Understanding the booming, illogical relief pitcher economy through an appraisal of Mariano Rivera
Mariano Rivera, Bronx Dreams, Pinstripe Legends,
and the Future of the New York Yankees
By Charley Rosen
Harper; 384 pp; $25.99
The aphorism "You manage what you measure" can explain a great deal of the world's foolish behavior. The corporate chief executive who tries to kowtow to Wall Street rather than attend to business is, after all, simply enhancing his company's stock price—which is what we measure. While reading Charley Rosen's Bullpen Diaries, it occurred to me that the adage might even explain baseball. In what sounds like a dream job, Rosen watched every pitch of the New York Yankees' 2010 season, but his focus is the bullpen. And within that, his prime subject is the Yankees' incomparable closer, Mariano Rivera.

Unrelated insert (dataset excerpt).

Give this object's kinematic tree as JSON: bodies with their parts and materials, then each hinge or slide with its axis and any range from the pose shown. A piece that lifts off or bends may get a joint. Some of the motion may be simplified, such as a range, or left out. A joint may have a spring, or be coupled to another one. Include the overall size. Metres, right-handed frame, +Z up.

Rivera, the son of a Panamanian fisherman, was already 20 years old when he signed with the Yankees for a paltry $3,500 in 1990. He did not reach the majors until he was 25; the next year, 1996, his career turned with the almost accidental development of an unhittable pitch. Rivera's fastball, it turned out, would not stay level; after trying to correct the "problem" by changing his delivery, he started throwing a so-called cut fastball that ferociously "cut" in on a batter's hands. Hitters knew it was coming but still missed. Many who made contact shattered their bats.
Watching Rivera remains one of the unspoiled pleasures left in big-time sports. He resembles an Egyptian deity, still and sphinx-like on the mound, his expression an enigmatic blank until, of a flash, he uncorks that cutter. Over the past 17 seasons the pitch has allowed him to rack up 570-plus saves and counting, fast closing in on Trevor Hoffman's record of 601. Rivera's virtuosity for collecting saves has earned him more than $130 million during the course of his career, not including his $15 million salary this season. It's an astonishing testimony to baseball's fetish for specialization. And therein lies a problem.
Rivera enters the game almost exclusively to record three outs in the ninth inning. And not just in any old ninth inning: He generally pitches only in a close game, to save a lead and nail down the win. Last year he pitched 60 innings and made more than $83,000 for each out he recorded. He racked up a quarter-million dollars per inning.
Whether the Yankee ownership is getting its money's worth is not among life's great philosophical questions, but the optimal use of relief pitchers assuredly is. Today, bullpen aces are handled like hothouse flowers, but it was not always thus. As Rosen notes, Goose Gossage, the mustachioed fireman of the 1970s, '80s, and '90s, racked up 53 saves in which he retired at least seven batters. Rivera, on the other hand, has accomplished that feat just once. What's changed? Two things. First, the sport has developed a slavish devotion to saves—a textbook case of (mis)managing what you measure. The save statistic wasn't even created until 1969, and as economist Richard Thaler and legal scholar Cass Sunstein have written, "Most thoughtful observers realized long ago that this is a really dumb statistic."
The problem is that the definition of a save is arbitrary. A pitcher entering the game at the beginning of the ninth when the score is tied is ineligible, whereas one who enters with a three-run lead will qualify. Such a stat does a poor job of measuring what it ought to—who contributes most to winning. And, according to Thaler and Sunstein, teams with a three-run lead in the ninth win 97 percent of the time anyway. An ace is not necessarily required for the job.
Second, besides giving agents a benchmark for negotiation, the measurement of saves has influenced managerial decisions for the worse. In theory, managers should use their best reliever whenever the game is on the line. Yet they do not. Thus, Rosen writes repeatedly (and uncritically) of how the Yankees' $15 million arm is reserved for a "save situation." To fully understand the illogic of designating the closer exclusively for ninth-inning work—and other so-called specialists for the seventh and eighth innings—one must remember that runs are equally valuable no matter the inning in which they are scored. This extreme specialization is motivated less by strategy than by managerial insecurity. A game lost in the eighth inning provokes the question of who was pitching and why the manager didn't yank him. A game lost in the fourth is simply a loss.
Rosen bows to the baseball cliché that only pitchers with icy veins can handle the ninth. And while Rivera might seem to prove the point, the pitcher's own take is more humble. Closing, he says, is simply a matter of being able to turn the page after a bad outing. Then again, starting pitchers have to do that, too. One is left to conclude that closers, as an asset, are systemically—and expensively—misused. But Yankees Manager Joe Girardi, like those other bosses in pinstripes, has also figured out that his $3 million per year job will be safer if he adheres to a conventional measuring stick—even if it doesn't actually maximize his chances of winning.